▶ **Given information**
####
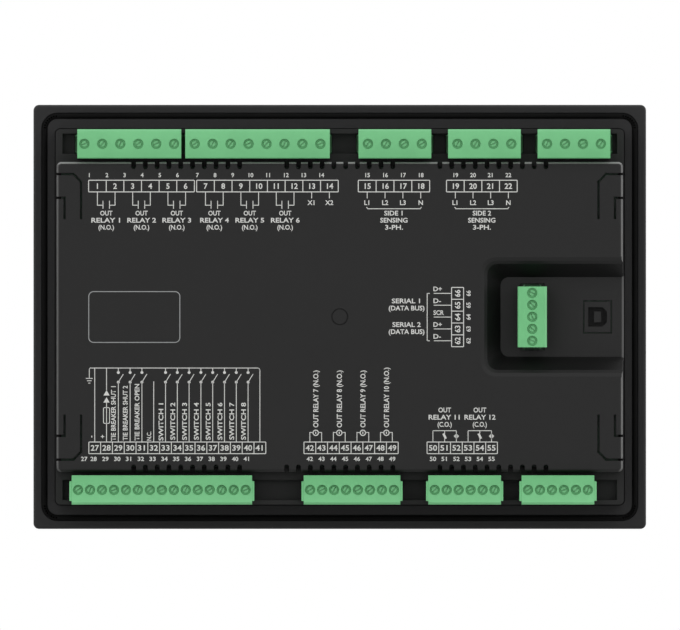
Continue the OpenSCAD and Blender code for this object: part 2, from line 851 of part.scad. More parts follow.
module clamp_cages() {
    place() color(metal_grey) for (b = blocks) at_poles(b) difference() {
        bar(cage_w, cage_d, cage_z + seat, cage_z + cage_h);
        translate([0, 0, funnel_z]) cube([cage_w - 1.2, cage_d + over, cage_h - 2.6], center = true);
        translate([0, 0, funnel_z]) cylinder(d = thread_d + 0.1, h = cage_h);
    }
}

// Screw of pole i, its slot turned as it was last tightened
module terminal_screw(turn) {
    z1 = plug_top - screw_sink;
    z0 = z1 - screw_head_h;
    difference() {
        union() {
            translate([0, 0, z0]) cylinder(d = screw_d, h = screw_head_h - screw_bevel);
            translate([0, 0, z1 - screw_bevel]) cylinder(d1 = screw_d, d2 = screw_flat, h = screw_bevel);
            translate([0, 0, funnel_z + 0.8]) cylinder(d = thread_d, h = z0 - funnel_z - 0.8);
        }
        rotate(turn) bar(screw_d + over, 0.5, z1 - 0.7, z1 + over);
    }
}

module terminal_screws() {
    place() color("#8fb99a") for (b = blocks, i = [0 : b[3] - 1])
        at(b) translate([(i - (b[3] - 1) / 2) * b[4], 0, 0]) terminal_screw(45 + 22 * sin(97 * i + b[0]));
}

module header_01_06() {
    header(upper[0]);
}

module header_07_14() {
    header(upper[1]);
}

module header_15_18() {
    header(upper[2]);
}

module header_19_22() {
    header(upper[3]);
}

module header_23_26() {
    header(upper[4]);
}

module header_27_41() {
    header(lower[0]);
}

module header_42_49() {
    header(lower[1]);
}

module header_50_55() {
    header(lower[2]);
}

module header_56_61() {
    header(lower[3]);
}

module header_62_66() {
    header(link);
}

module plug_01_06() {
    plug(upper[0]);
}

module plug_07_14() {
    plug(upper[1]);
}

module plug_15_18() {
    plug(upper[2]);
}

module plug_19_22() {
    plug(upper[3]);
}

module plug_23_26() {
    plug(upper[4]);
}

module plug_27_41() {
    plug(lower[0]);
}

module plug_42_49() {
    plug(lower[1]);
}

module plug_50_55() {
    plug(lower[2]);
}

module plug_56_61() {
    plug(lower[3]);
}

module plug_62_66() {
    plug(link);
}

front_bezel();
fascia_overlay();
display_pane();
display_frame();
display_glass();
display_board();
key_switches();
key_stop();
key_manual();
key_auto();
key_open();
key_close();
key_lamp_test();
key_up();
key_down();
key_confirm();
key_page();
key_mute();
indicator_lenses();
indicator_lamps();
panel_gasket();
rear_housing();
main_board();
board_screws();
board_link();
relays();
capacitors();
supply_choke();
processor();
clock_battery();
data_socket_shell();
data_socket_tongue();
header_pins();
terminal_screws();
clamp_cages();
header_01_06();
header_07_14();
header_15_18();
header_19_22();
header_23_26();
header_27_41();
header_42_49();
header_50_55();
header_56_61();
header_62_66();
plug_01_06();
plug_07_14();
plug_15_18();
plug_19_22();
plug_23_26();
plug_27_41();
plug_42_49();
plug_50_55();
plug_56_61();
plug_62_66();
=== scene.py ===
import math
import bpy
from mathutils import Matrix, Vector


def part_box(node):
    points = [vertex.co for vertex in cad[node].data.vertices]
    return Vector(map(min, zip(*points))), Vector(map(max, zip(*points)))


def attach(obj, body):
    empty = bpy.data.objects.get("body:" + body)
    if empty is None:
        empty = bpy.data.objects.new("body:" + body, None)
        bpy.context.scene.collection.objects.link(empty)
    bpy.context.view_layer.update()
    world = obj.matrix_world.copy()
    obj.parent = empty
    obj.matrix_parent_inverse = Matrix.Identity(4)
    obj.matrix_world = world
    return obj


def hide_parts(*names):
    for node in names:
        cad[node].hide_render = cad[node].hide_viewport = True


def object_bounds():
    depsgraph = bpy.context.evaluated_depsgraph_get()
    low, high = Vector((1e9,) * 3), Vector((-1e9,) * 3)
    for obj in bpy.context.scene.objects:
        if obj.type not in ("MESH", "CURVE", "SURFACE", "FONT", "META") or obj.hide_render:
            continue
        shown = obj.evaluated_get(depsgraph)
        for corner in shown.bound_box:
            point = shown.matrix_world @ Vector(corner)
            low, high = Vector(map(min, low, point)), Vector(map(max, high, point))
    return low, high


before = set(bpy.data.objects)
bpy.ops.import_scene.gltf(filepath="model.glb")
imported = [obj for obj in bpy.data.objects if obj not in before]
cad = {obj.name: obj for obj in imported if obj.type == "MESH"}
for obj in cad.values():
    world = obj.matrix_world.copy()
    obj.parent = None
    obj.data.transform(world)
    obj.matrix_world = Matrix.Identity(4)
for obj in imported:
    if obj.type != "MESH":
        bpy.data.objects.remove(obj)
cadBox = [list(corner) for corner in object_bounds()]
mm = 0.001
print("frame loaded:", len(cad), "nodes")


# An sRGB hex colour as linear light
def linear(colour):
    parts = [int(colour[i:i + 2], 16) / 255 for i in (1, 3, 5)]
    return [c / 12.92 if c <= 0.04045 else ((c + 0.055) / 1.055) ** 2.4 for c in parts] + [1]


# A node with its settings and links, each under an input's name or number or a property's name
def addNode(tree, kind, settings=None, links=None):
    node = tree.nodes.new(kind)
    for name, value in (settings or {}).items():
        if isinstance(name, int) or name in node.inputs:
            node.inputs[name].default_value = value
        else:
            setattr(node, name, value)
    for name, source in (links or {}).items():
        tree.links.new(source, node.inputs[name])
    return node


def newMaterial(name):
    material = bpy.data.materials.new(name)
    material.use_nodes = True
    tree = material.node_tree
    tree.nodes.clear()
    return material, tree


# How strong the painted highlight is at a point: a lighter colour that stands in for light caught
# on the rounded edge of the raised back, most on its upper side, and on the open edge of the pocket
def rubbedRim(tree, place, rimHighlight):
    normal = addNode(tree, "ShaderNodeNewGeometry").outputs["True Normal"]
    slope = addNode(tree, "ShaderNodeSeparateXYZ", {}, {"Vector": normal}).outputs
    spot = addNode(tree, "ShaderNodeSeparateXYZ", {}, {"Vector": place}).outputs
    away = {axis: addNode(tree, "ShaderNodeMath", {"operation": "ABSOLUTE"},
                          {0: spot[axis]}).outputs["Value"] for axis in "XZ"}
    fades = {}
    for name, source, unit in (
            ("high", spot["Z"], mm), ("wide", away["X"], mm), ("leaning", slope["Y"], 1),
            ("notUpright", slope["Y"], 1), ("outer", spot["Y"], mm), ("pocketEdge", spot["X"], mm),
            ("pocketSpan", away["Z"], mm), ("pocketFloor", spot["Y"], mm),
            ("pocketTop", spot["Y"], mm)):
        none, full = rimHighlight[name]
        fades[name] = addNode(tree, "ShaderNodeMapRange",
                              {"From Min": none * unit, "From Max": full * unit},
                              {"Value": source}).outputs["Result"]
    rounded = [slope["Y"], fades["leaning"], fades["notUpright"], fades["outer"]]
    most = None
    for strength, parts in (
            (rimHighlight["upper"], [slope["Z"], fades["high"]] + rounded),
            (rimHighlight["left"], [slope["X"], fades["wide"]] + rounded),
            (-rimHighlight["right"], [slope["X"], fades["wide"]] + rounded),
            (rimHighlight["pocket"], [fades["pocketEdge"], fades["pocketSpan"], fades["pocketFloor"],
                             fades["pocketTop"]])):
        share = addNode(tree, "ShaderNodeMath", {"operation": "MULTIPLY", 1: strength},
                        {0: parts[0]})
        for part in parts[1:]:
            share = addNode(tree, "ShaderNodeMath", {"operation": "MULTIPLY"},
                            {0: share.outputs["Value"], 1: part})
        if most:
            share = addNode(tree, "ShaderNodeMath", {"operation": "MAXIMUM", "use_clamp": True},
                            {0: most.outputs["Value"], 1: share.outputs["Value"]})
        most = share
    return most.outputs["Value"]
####
▶ **To do**
Reproduce, without alteration, solely the lines beginning at the line that includes "key_down();" and ending at the line that includes "Vector(map(max, high, point))", both lines included.

▶ **Exercise result**
key_down();
key_confirm();
key_page();
key_mute();
indicator_lenses();
indicator_lamps();
panel_gasket();
rear_housing();
main_board();
board_screws();
board_link();
relays();
capacitors();
supply_choke();
processor();
clock_battery();
data_socket_shell();
data_socket_tongue();
header_pins();
terminal_screws();
clamp_cages();
header_01_06();
header_07_14();
header_15_18();
header_19_22();
header_23_26();
header_27_41();
header_42_49();
header_50_55();
header_56_61();
header_62_66();
plug_01_06();
plug_07_14();
plug_15_18();
plug_19_22();
plug_23_26();
plug_27_41();
plug_42_49();
plug_50_55();
plug_56_61();
plug_62_66();
=== scene.py ===
import math
import bpy
from mathutils import Matrix, Vector


def part_box(node):
    points = [vertex.co for vertex in cad[node].data.vertices]
    return Vector(map(min, zip(*points))), Vector(map(max, zip(*points)))


def attach(obj, body):
    empty = bpy.data.objects.get("body:" + body)
    if empty is None:
        empty = bpy.data.objects.new("body:" + body, None)
        bpy.context.scene.collection.objects.link(empty)
    bpy.context.view_layer.update()
    world = obj.matrix_world.copy()
    obj.parent = empty
    obj.matrix_parent_inverse = Matrix.Identity(4)
    obj.matrix_world = world
    return obj


def hide_parts(*names):
    for node in names:
        cad[node].hide_render = cad[node].hide_viewport = True


def object_bounds():
    depsgraph = bpy.context.evaluated_depsgraph_get()
    low, high = Vector((1e9,) * 3), Vector((-1e9,) * 3)
    for obj in bpy.context.scene.objects:
        if obj.type not in ("MESH", "CURVE", "SURFACE", "FONT", "META") or obj.hide_render:
            continue
        shown = obj.evaluated_get(depsgraph)
        for corner in shown.bound_box:
            point = shown.matrix_world @ Vector(corner)
            low, high = Vector(map(min, low, point)), Vector(map(max, high, point))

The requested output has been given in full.